Kohima, the capital of Nagaland, recorded higher-than-normal minimum temperatures on 98 per cent of monsoon days, the highest among 31 capitals analysed. It was followed by Diu in Dadra and Nagar Haveli and Daman and Diu (91 per cent), Srinagar in Jammu and Kashmir (78 per cent), Patna in Bihar and Lucknow in Uttar Pradesh (70 per cent each), and Imphal in Manipur and Shimla in Himachal Pradesh (65 per cent each).

In 13 of the 34 capital cities analysed, maximum temperatures were above normal on more than half of the days during the monsoon months of June to September.

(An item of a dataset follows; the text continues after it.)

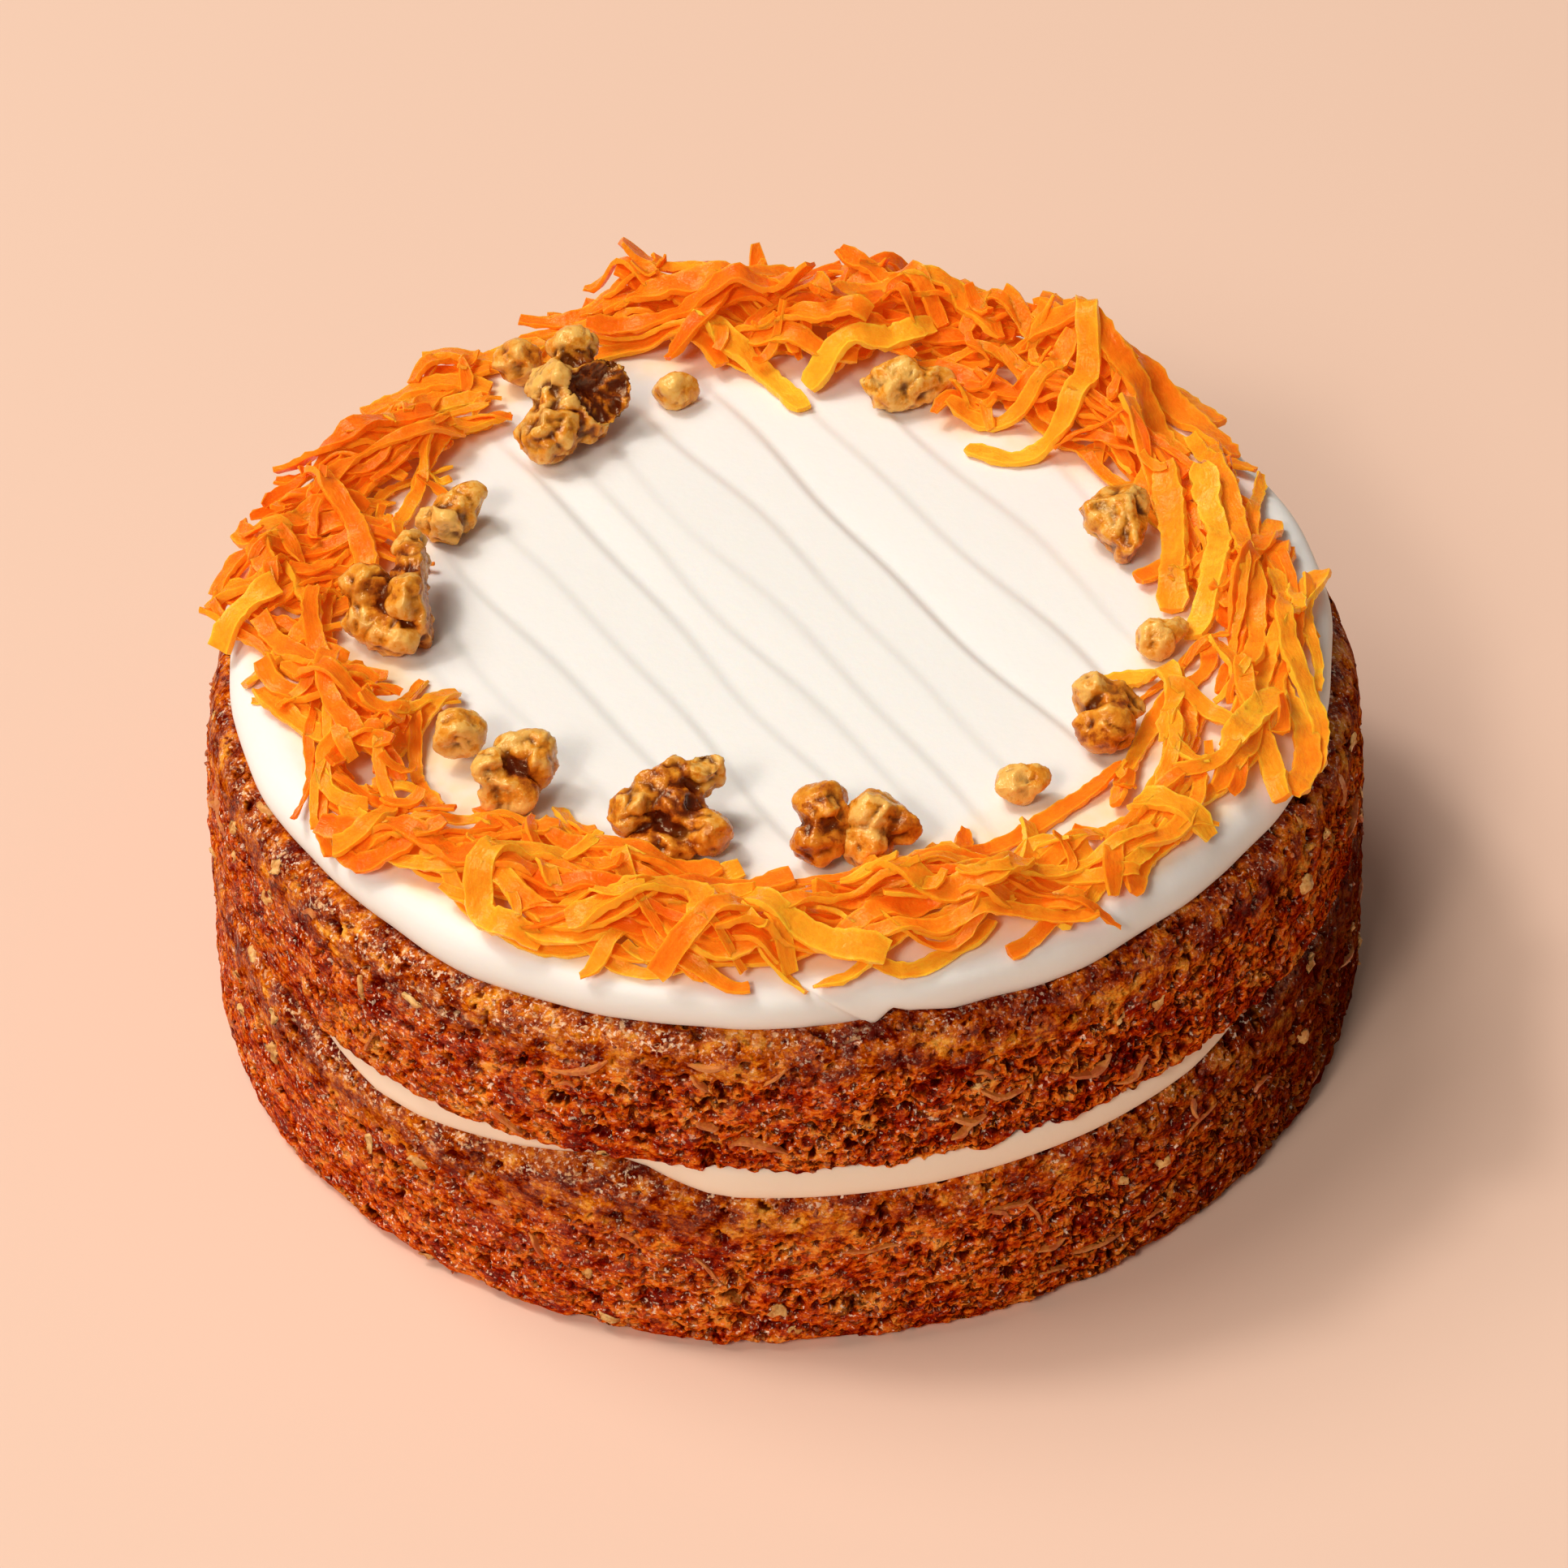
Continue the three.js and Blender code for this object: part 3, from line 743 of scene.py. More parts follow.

Seven of these were capitals of Himalayan states and four belonged to coastal states and Union Territories.

Says Kiran Pandey, programme director of CSE’s environmental resources team and one of the writers of the report, “The rise in temperature during the monsoon is particularly concerning, as it disrupts the core dynamics of the monsoon system. This can trigger erratic and extreme weather events — from floods to droughts — while threatening agriculture, food security and public health.”

With the global average concentration of carbon dioxide (CO2) from human activities recording the largest increase since measurement started in 1957, the world is experiencing perilously increasing extreme weather events – contrasting and in unusual geographies.

“We need to reimagine development. We can't just blame everything on climate change and its impacts,” adds Pandey.

Says Richard Mahapatra, managing editor of Down To Earth, “This report does not bring good news—but it brings a necessary warning. It demands recognition of nature’s mounting backlash and the urgent need for meaningful climate actions. Without decisive mitigation efforts, the disasters of today will become the new normal of tomorrow.”